STATED GOAL - Reproduce the material that follows, please, but only from its first line to the line containing "seam_angles = (-278.0, -201.5, -146.6, -71.1, 5.4, 82.0)", inclusive.

*****

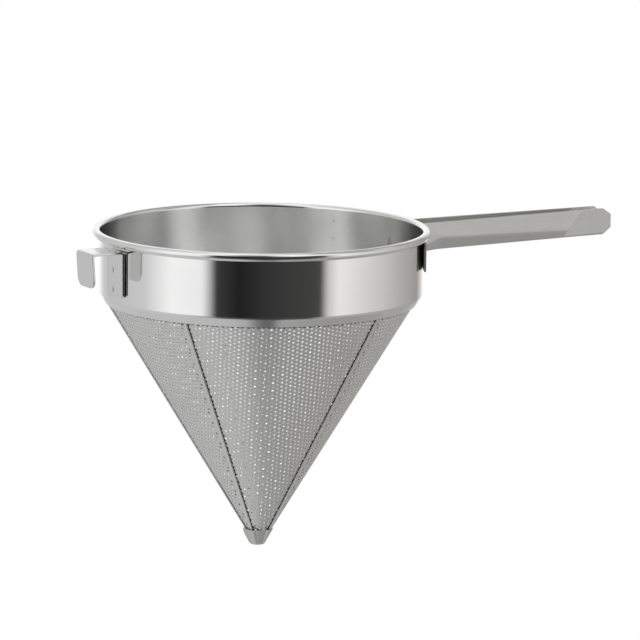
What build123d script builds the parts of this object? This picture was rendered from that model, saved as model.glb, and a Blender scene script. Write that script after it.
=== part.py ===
from build123d import *
from math import atan2, ceil, copysign, cos, degrees, hypot, radians, sin, sqrt, tan
import os

os.makedirs("parts", exist_ok=True)

# A chinois: a steel collar with a rolled rim, a perforated cone of five hemmed panels, a pressed tip,
# an open channel handle along +X and a pot hook opposite. Millimetres, degrees.
# The origin is the centre of the rim's top plane; the cone hangs down along -Z.

# Collar
collar_radius = 125.0
collar_sheet = 0.8
collar_height = 50.4
fold_radius = 5.0
lip_height = 6.6

# Rolled rim
bead_diameter = 6.3
bead_flats = 16
wire_flats = 8
wire_clearance = 0.1
curl_gap = 0.4

# Cone
cone_half_angle = 31.1
cone_sheet = 0.6
lap_clearance = 0.25
lap_angle = 2.5
hem_width = 4.5
panel_top_gap = 0.5
seam_angles = (-278.0, -201.5, -146.6, -71.1, 5.4, 82.0)

# Perforation, at a coarser pitch than the real sheet but with its open share
hole_pitch = 18.0
hole_size = 5.6
hole_margin = 2.0
perforation_angle = -114.6

# Tip cap
cap_height = 13.0
cap_sheet = 0.8
cap_clearance = 0.25
cap_lap = 4.0
cap_end_radius = 4.4
cap_end_fillet = 3.6
cap_chords = 5
cap_end_steps = 3

# Handle
handle_sheet = 1.5
handle_end = 316.5
handle_top_drop = 4.5
handle_root_height = 22.7
handle_tip_height = 21.3
handle_root_width = 25.0
handle_tip_width = 14.8
foot_inset = 3.5
ridge_bulge = 2.2
end_bulge = 0.1
ridge_root_drop = 12.2
ridge_tip_drop = 15.8
ridge_start = 154.0
ridge_end = 274.0
end_tilt = 42.0
root_flare = 3.5
root_rise_length = 7.0
end_chamfer_top = (7.6, 5.0)
end_chamfer_bottom = (7.4, 5.6)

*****

TASK SOLUTION -
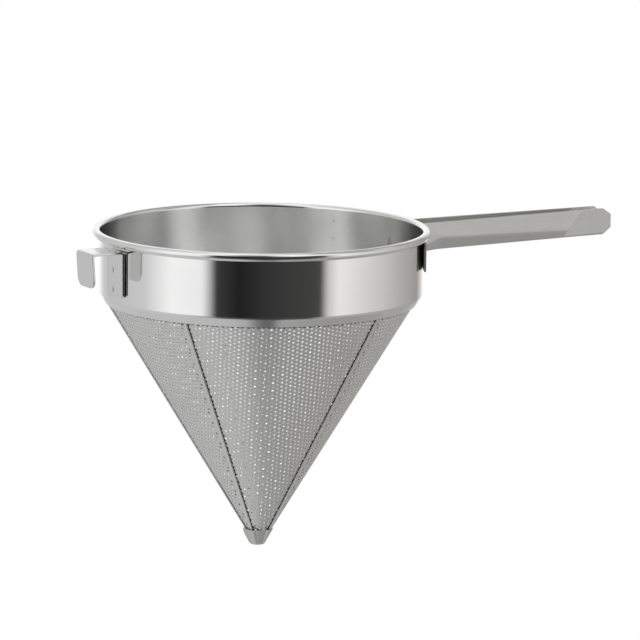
What build123d script builds the parts of this object? This picture was rendered from that model, saved as model.glb, and a Blender scene script. Write that script after it.
=== part.py ===
from build123d import *
from math import atan2, ceil, copysign, cos, degrees, hypot, radians, sin, sqrt, tan
import os

os.makedirs("parts", exist_ok=True)

# A chinois: a steel collar with a rolled rim, a perforated cone of five hemmed panels, a pressed tip,
# an open channel handle along +X and a pot hook opposite. Millimetres, degrees.
# The origin is the centre of the rim's top plane; the cone hangs down along -Z.

# Collar
collar_radius = 125.0
collar_sheet = 0.8
collar_height = 50.4
fold_radius = 5.0
lip_height = 6.6

# Rolled rim
bead_diameter = 6.3
bead_flats = 16
wire_flats = 8
wire_clearance = 0.1
curl_gap = 0.4

# Cone
cone_half_angle = 31.1
cone_sheet = 0.6
lap_clearance = 0.25
lap_angle = 2.5
hem_width = 4.5
panel_top_gap = 0.5
seam_angles = (-278.0, -201.5, -146.6, -71.1, 5.4, 82.0)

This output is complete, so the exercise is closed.